The environmental movement was in its infancy when Maurice Barbash, a Brightwaters developer, joined a campaign to preserve the natural beauty of Fire Island, recalled Susan Barbash, now 70, who lives in Bay Shore.

“Rachel Carson's ‘Silent Spring’ had just been published. And I think people were all of a sudden waking up and saying, ‘Maybe we should press the pause button on all this building,’” she said.

Moses, who was chairman of the Long Island State Park Commission at the time, had supported the idea of a road running through Fire Island for decades. But it wasn’t until 1962 that the proposal for a highway continuing from Ocean Parkway to Westhampton and Quogue was included in a state plan responding to a storm earlier that year.

Proponents believed the road would anchor the island and prevent erosion, as well as provide beach access to the metropolitan area, according to the National Park Service.

The plan, however, was met with resistance from Long Island environmentalists. Maurice Barbash and Irving Like, a Babylon environmental lawyer and Barbash's brother-in-law, formed the Citizens Committee for a Fire Island National Seashore to protest the development.

Claire Siegel, 96, an original member of the committee, vividly remembers her first meeting to discuss the proposal.

“As I approach Jones Beach, where the walk is, I see a huge lady … and behind her, a bunch of little kids … They have a sign, and it says, ‘He thinks he's God, but he's only Moses,’” she recalled.

Siegel, a retired teacher who hoped to preserve free beach access for her family and others, added: “My concern personally was that the seashore … would have oceanfront that belonged to every citizen of the United States.”

The Citizens Committee for a Fire Island National Seashore later morphed into what is now the Fire Island Association, said organization president Suzy Goldhirsch, who compared the fight against Moses to the biblical confrontation between David and Goliath.

“The citizens,” or David, “prevailed,” she said.

A July hearing that year was packed with protesters against the road, voicing criticism that prompted Moses to walk out. The urban planner quit his position as Long Island State Parks commissioner by 1963 and plans for a road on Fire Island faded into history.

Congress formally established the Fire Island National Seashore on Sept. 11, 1964, with legislation signed by President Lyndon B. Johnson.

Matt Sherman, who owns the ferry service to Davis Park on Fire Island, said his grandfather was recording secretary for the Citizens Committee.

“We were afraid of Robert Moses,” said Sherman, 68, but “it was either Robert Moses or the seashore … We knew what Ocean Parkway looked like and we didn’t want that on Fire Island.”

A historic collection

The Barbash sisters credit Sherman with saving the bulk of the historic records donated to Stony Brook University.
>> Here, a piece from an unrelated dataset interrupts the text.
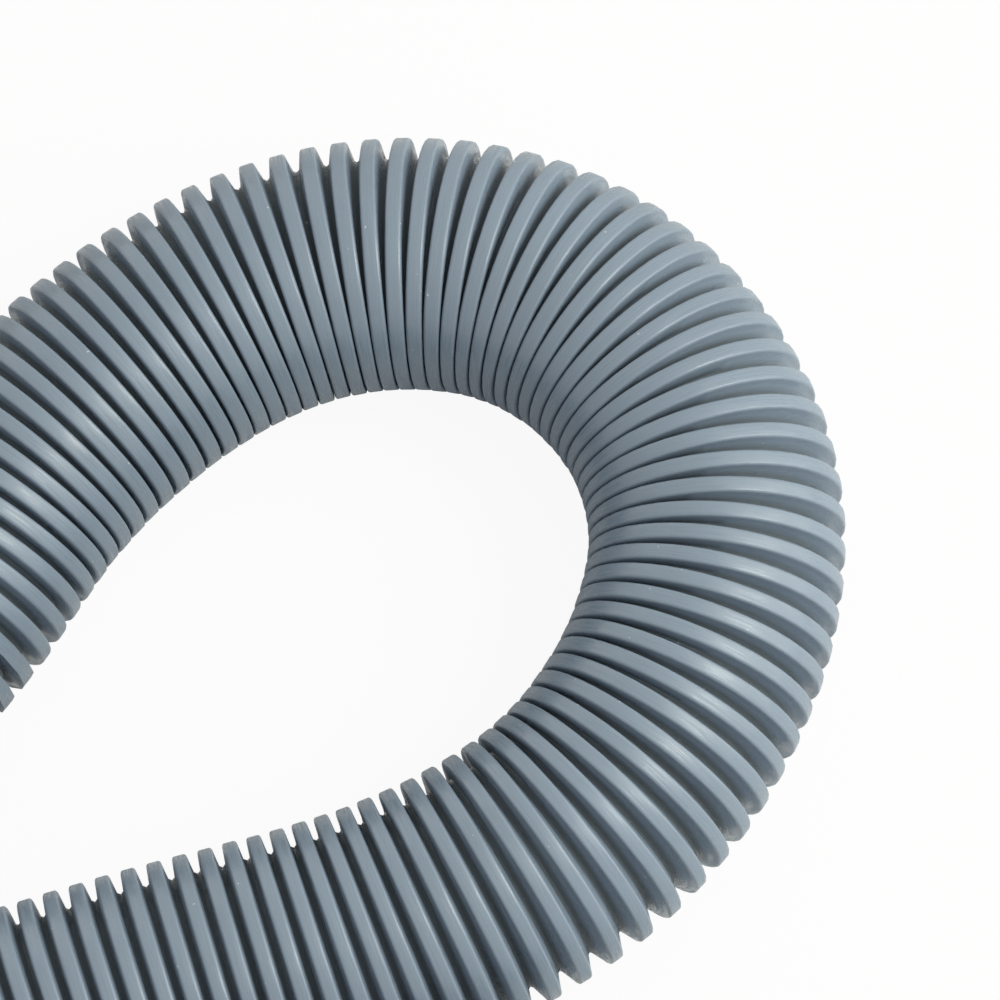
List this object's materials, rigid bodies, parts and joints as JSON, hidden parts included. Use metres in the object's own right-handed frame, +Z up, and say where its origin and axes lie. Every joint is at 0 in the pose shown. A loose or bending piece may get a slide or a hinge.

Sherman’s mother had stored several years worth of meeting minutes from the Citizens Committee in their garage, said Cathy Barbash, 72, of Brightwaters.

“People have to be able to see the evidence of this having happened in really, the fairly recent past,” she said.  
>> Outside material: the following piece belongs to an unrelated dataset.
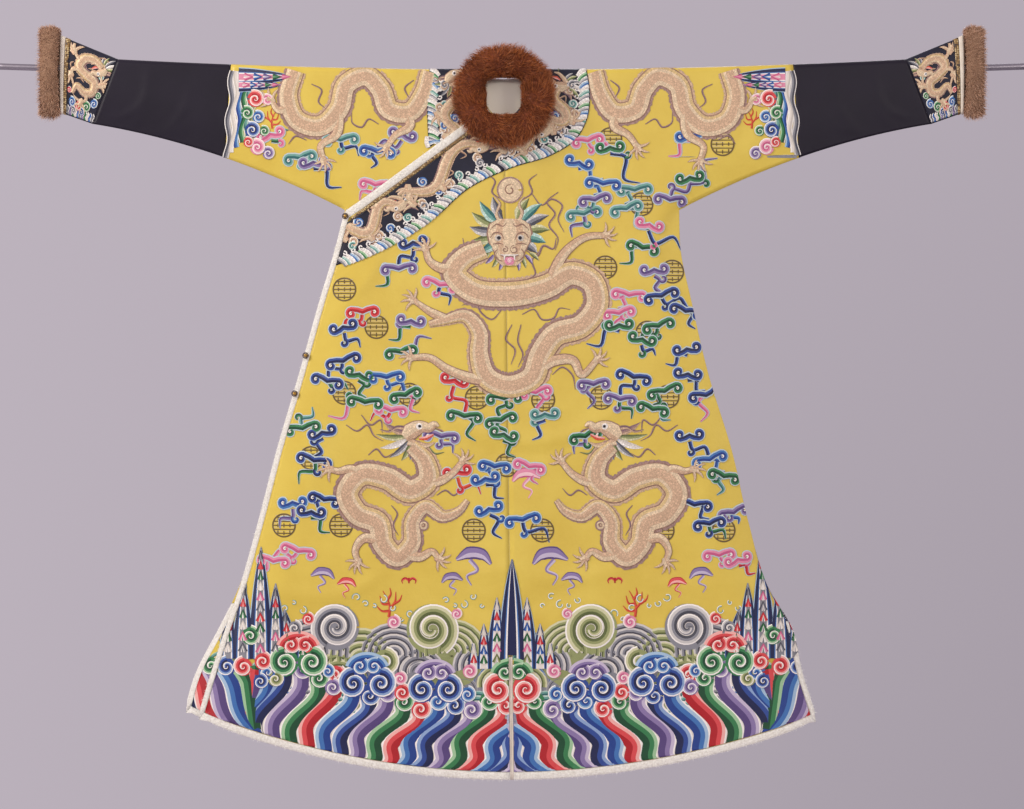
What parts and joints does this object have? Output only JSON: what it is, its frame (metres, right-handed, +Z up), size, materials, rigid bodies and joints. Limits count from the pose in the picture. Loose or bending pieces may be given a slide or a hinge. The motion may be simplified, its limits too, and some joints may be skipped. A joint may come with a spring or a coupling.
{
  "type": "chinese dragon robe on a display rod",
  "caption": "Long yellow court robe with a diagonal closing, dark sleeves, flared cuffs and fur edgings, hung flat through its sleeves on a steel rod.",
  "frame": {"origin": "on the rod's axis at the middle of its span, which is where the rod carries the robe", "axes": "+Z up, the robe's front faces -Y, +X towards the wearer's left sleeve"},
  "size_m": [2.1, 0.0942, 1.5045],
  "materials": {
    "yellow_satin": "imperial yellow silk satin, softly lustrous, embroidered all over in silk floss and couched gold thread",
    "navy_satin": "very dark blue silk satin, smooth with a soft sheen",
    "collar_band": "dark blue silk satin, closely embroidered with gold dragons and waves",
    "brown_fur": "dense glossy red-brown fur",
    "tan_fur": "dense tan-brown fur",
    "white_fur": "short cream-white fur edging",
    "cream_satin": "plain cream silk satin",
    "brocade": "narrow woven ribbon, gold and white figures on a dark ground",
    "steel": "plain satin-finished steel tube",
    "gilt": "gilt brass, lightly worn"
  },
  "bodies": {
    "root": {"back_left": "yellow_satin", "back_right": "yellow_satin", "button_1": "gilt", "button_2": "gilt", "button_3": "gilt", "collar_band_back_left": "collar_band", "collar_band_back_right": "collar_band", "collar_band_left": "collar_band", "collar_band_overlap": "collar_band", "collar_band_under": "collar_band", "cuff_edging_left": "cream_satin", "cuff_edging_right": "cream_satin", "cuff_fur_left": "tan_fur", "cuff_fur_right": "tan_fur", "cuff_left": "collar_band", "cuff_ribbon_left": "brocade", "cuff_ribbon_right": "brocade", "cuff_right": "collar_band", "flap_fur": "white_fur", "flap_ribbon": "brocade", "front_left": "yellow_satin", "front_overlap": "yellow_satin", "front_under": "yellow_satin", "fur_collar": "brown_fur", "hem_fur_back_left": "white_fur", "hem_fur_back_right": "white_fur", "hem_fur_left": "white_fur", "hem_fur_overlap": "white_fur", "hem_fur_under": "white_fur", "loop_1": "brocade", "loop_2": "brocade", "loop_3": "brocade", "neck_facing": "cream_satin", "rod": "steel", "side_fur_overlap": "white_fur", "sleeve_piece_left": "navy_satin", "sleeve_piece_right": "navy_satin", "slit_edge_back_left": "cream_satin", "slit_edge_back_right": "cream_satin", "slit_edge_left": "cream_satin", "slit_edge_overlap": "cream_satin", "vent_fur_back_left": "white_fur", "vent_fur_back_right": "white_fur", "vent_fur_left": "white_fur", "vent_fur_under": "white_fur"}
  },
  "joints": []
}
That led her to Stony Brook University, which has other collections that record the environmental movement on Long Island, including papers from Irving Like.

The depth of the approximately 100-page collection donated by the Barbashes, which formally joined university archives on Sept. 3, “is unmatched,” said Kristen Nyitray, university archivist and director of special collections at Stony Brook.

“It tells a really interesting story about Long Island history,” said Jamie Saragossi, associate dean and librarian at the university.

Stony Brook is in the process of digitizing the records, which will have a dedicated website, according to university librarians. The collection will also be available in-person by appointment.

60 years later

Sixty years later, the national seashore's future is in question as sea levels continue to rise and the barrier island with a population of 777 residents is buffeted by damaging storms that have become increasingly common.

“There's some speculation that the island itself will be nothing more than a sandbar,” said Alexcy Romero, superintendent of the Fire Island National Seashore.

Romero met with National Park Service officials from the other nine national seashores in late September in part to discuss strategies to tackle climate change and sea level rise.

“It’s almost like a community of practice, learning from each other’s successes and perhaps mistakes,” Romero said.

The park is also in the midst of updating driving regulations on Fire Island, including changes to the number of permits issued each year, how permit eligibility is determined and when driving would be permitted, among other things.

Romero expects Congress to approve the new rules in January.

“One thing I can say about Fire Islanders,” Romero added, “is that, regardless of political spectrum, everyone knows and sees that there is climate change and sea level rise.”

But, that hasn't made much of a difference for Siegel, who still visits her family home in Blue Point Beach on Fire Island, purchased after the national park's establishment.

She enjoys sitting on her porch when she is there, where foxes have babies under her deck, deer wander close to the house and she can see the bay.

“I can go to my grave happy,” she said, safe in the knowledge that, thanks to her efforts, the Fire Island National Seashore is still a place that her children, grandchildren and now great-grandchildren can enjoy.

WHAT TO KNOW

  • The Fire Island National Seashore marked its 60th anniversary earlier this month, a milestone that has come despite great odds.

  • The park exists thanks to Long Islanders who protested a four-lane highway that urban planner Robert Moses intended to build on the barrier island in the early 1960s.

  • Descendants of those activists recently donated a collection of documents recording those efforts to Stony Brook University, where they will be available for public view.